Bitcoin's network hashrate has declined below 1,000 exahashes per second for the first time since mid-September. According to Hashrate Index data, the seven-day moving average currently stands near 993 EH/s.
This represents a drop of nearly 15% from the October peak of around 1,157 EH/s. The decline comes despite recent signs of improving mining profitability, signaling deeper structural pressure within the industry.
AI Demand Reshaping Mining Economics
StandardHash founder and CEO Leon Lyu attributed the hashrate decline to miners reallocating power toward artificial intelligence workloads. In his view, AI compute services offer higher and more predictable margins than bitcoin mining.
Many mining facilities already operate large-scale power and cooling systems. As a result, they can be repurposed for AI and high-performance computing with limited additional investment. Therefore, miners increasingly treat bitcoin mining as a secondary option.
Lyu added that some hardware manufacturers may be deploying surplus machines through indirect arrangements. Because of this, publicly reported hashrate figures could understate actual installed capacity.

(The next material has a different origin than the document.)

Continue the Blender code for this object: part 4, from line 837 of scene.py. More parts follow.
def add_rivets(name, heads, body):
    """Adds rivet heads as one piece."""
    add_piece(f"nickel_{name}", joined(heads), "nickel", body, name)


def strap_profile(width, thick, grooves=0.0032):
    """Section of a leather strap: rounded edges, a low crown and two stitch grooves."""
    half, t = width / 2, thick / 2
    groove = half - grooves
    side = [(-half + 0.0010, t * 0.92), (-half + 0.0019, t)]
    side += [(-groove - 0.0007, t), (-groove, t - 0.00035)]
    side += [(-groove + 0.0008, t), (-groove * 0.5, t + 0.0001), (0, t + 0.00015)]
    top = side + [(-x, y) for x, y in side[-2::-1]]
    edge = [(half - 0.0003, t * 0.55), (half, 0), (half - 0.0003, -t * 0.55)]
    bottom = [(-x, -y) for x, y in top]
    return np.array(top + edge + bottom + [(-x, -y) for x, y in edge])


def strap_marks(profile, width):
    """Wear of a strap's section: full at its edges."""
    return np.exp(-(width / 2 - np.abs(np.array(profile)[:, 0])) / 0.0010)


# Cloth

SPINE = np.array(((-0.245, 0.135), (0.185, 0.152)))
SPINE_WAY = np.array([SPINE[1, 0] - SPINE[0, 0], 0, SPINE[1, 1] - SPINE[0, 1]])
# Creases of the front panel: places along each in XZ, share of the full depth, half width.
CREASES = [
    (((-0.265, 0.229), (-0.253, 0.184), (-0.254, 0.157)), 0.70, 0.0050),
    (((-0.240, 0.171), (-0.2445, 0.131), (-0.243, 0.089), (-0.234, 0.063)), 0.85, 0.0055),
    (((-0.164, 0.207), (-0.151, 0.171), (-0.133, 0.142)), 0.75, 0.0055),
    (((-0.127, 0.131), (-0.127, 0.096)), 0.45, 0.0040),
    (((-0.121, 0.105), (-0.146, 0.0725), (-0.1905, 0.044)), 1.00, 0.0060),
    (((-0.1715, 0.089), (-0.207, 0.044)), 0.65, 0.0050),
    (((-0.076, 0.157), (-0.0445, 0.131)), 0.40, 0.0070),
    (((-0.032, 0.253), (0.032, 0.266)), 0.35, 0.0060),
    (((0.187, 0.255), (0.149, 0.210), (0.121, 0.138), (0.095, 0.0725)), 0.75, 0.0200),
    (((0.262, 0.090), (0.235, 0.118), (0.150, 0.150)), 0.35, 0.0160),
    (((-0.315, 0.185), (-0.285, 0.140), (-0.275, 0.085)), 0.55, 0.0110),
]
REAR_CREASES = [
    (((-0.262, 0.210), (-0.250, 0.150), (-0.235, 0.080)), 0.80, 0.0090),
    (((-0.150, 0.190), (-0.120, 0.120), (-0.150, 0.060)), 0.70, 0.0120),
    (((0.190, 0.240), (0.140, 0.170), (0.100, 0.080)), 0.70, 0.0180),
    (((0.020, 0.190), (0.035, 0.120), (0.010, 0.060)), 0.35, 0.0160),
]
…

Lower Difficulty Has Not Reversed the Trend
Bitcoin mining difficulty has declined four times since November 2025, falling from 156 trillion to about 146.5 trillion. This reduction lowers the computational effort required to mine blocks, but it has not stopped the overall hashrate decline.
At the same time, hashprice has recovered modestly, rising from roughly $37 to $40 per PH/s per day. This indicates improving miner revenue, but the gains remain fragile.
As competition for electricity intensifies, AI is no longer a parallel trend. Instead, it has become a direct rival for grid access. The current hashrate decline highlights how bitcoin mining is adjusting to a new energy-driven landscape.